Esa recuperación de la mano de Tim Burton propició una segunda madurez en este actor seguro y fiable, y al doblar el recodo el nuevo siglo pudimos verlo en dos de las sagas más comerciales e impactantes de los años cero de la centuria veintiuna. En la trilogía de El Señor de los Anillos componía el inolvidable personaje de Saruman, el mago atraído por la perversidad de Sauron que cambiará de lado en la mítica lucha entre el Bien y el Mal que se desarrolla en la monumental obra tolkieniana, llevada a la pantalla por Peter Jackson.

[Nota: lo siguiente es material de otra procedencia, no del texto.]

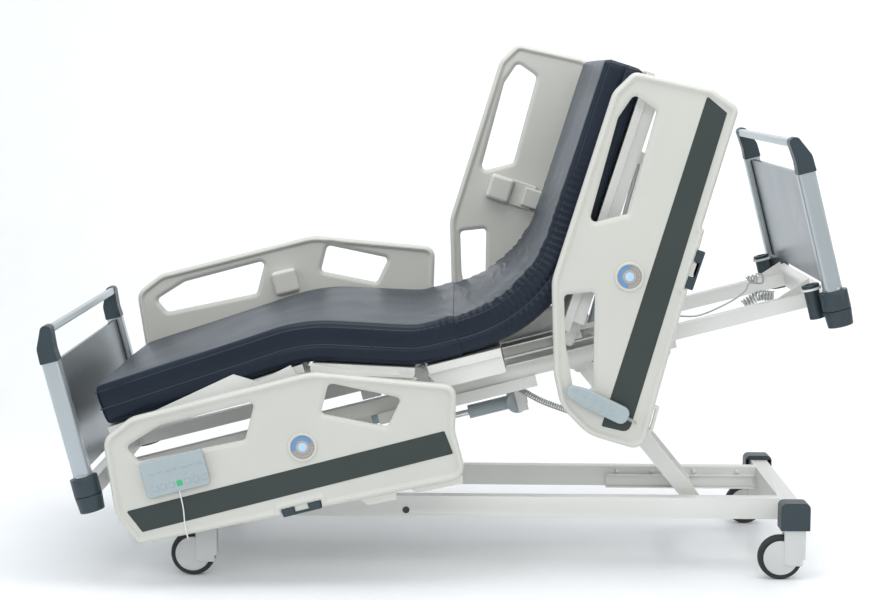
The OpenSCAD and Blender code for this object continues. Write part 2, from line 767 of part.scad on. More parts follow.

En un personaje no demasiado lejano a éste, Lee interpretó en los segmentos segundo y tercero de Star Wars, El ataque de los clones y La venganza de los Sith, al Conde Dooku, heterónimo del perverso Darth Tyranus.

A partir de ahí la primera década del siglo y esta segunda en cuyos comienzos estamos cuando se escriben estas líneas se han convertido en una de las etapas más feraces de su carrera, interviniendo en sagas a las que ha conferido su elegancia natural, su talento interpretativo, su saber estar, ese tono de villano sin embargo recto (valga la aparente contradicción…) que nos remite a los mejores malos de su época dorada, los finales de los años cincuenta y primeros sesenta.

Christopher Lee cumple noventa años y sigue en activo. Acaba de terminar su aportación (tan apropiada: la voz de Drácula) en Frankenweenie, el nuevo Burton de animación, y está filmando el díptico en el que se dividirá la adaptación al cine de El hobbit, de nuevo con Tolkien como sustrato argumental y Peter Jackson en la dirección del que se prevé nuevo blockbuster que (ojalá) brille al menos a la misma altura que el anterior empeño con iguales mimbres literarios, fílmicos e interpretativos.

Lee vive una segunda madurez, para nuestro regocijo. Cabría lamentarse por los años en que su talento fue malgastado, pero de nada serviría. Limitémonos a disfrutar de su imponente presencia, un anciano que sigue trabajando con las ganas de un adolescente.